BEGIN

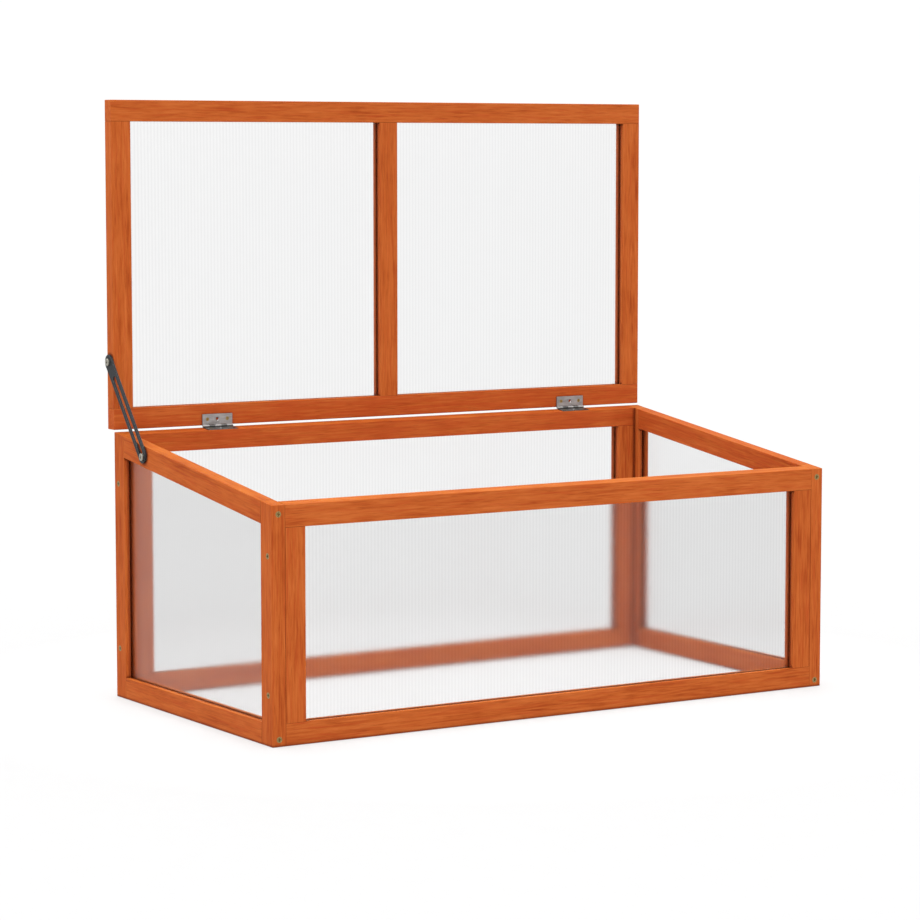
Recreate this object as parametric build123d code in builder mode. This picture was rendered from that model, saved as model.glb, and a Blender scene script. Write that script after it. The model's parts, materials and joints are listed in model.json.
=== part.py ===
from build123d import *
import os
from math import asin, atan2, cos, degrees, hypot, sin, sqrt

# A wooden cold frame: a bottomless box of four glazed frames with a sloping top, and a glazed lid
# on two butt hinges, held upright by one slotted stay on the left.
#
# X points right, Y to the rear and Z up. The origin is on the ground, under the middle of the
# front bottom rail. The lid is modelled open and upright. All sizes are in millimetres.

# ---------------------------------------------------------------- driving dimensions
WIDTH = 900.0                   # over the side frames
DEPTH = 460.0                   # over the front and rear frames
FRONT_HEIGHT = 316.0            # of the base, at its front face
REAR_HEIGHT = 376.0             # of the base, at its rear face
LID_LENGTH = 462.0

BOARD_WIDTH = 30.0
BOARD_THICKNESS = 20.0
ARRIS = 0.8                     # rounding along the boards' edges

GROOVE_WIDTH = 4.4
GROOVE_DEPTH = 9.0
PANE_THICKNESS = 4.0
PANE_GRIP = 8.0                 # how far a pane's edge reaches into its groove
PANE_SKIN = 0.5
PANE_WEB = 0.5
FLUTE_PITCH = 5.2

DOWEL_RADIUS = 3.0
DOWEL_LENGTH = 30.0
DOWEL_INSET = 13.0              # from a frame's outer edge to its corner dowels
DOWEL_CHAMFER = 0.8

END

## GOAL OF THE EXERCISE
Take the data above and return it exactly.

## THE OUTPUT
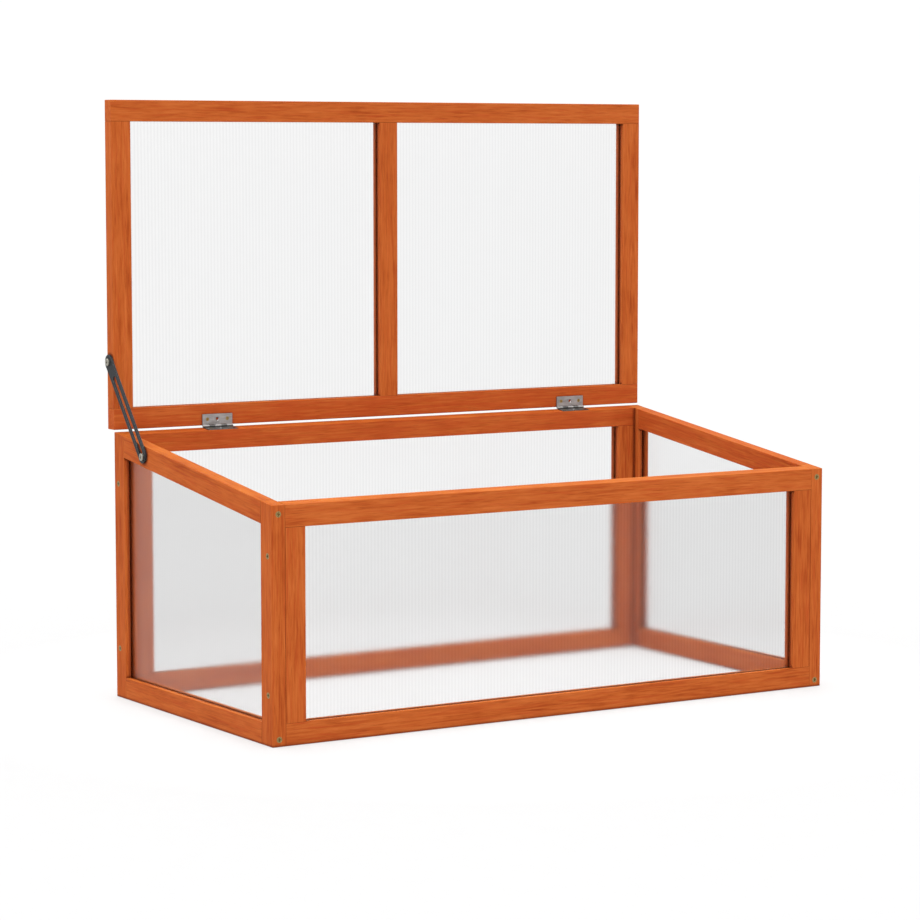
Recreate this object as parametric build123d code in builder mode. This picture was rendered from that model, saved as model.glb, and a Blender scene script. Write that script after it. The model's parts, materials and joints are listed in model.json.
=== part.py ===
from build123d import *
import os
from math import asin, atan2, cos, degrees, hypot, sin, sqrt

# A wooden cold frame: a bottomless box of four glazed frames with a sloping top, and a glazed lid
# on two butt hinges, held upright by one slotted stay on the left.
#
# X points right, Y to the rear and Z up. The origin is on the ground, under the middle of the
# front bottom rail. The lid is modelled open and upright. All sizes are in millimetres.

# ---------------------------------------------------------------- driving dimensions
WIDTH = 900.0                   # over the side frames
DEPTH = 460.0                   # over the front and rear frames
FRONT_HEIGHT = 316.0            # of the base, at its front face
REAR_HEIGHT = 376.0             # of the base, at its rear face
LID_LENGTH = 462.0

BOARD_WIDTH = 30.0
BOARD_THICKNESS = 20.0
ARRIS = 0.8                     # rounding along the boards' edges

GROOVE_WIDTH = 4.4
GROOVE_DEPTH = 9.0
PANE_THICKNESS = 4.0
PANE_GRIP = 8.0                 # how far a pane's edge reaches into its groove
PANE_SKIN = 0.5
PANE_WEB = 0.5
FLUTE_PITCH = 5.2

DOWEL_RADIUS = 3.0
DOWEL_LENGTH = 30.0
DOWEL_INSET = 13.0              # from a frame's outer edge to its corner dowels
DOWEL_CHAMFER = 0.8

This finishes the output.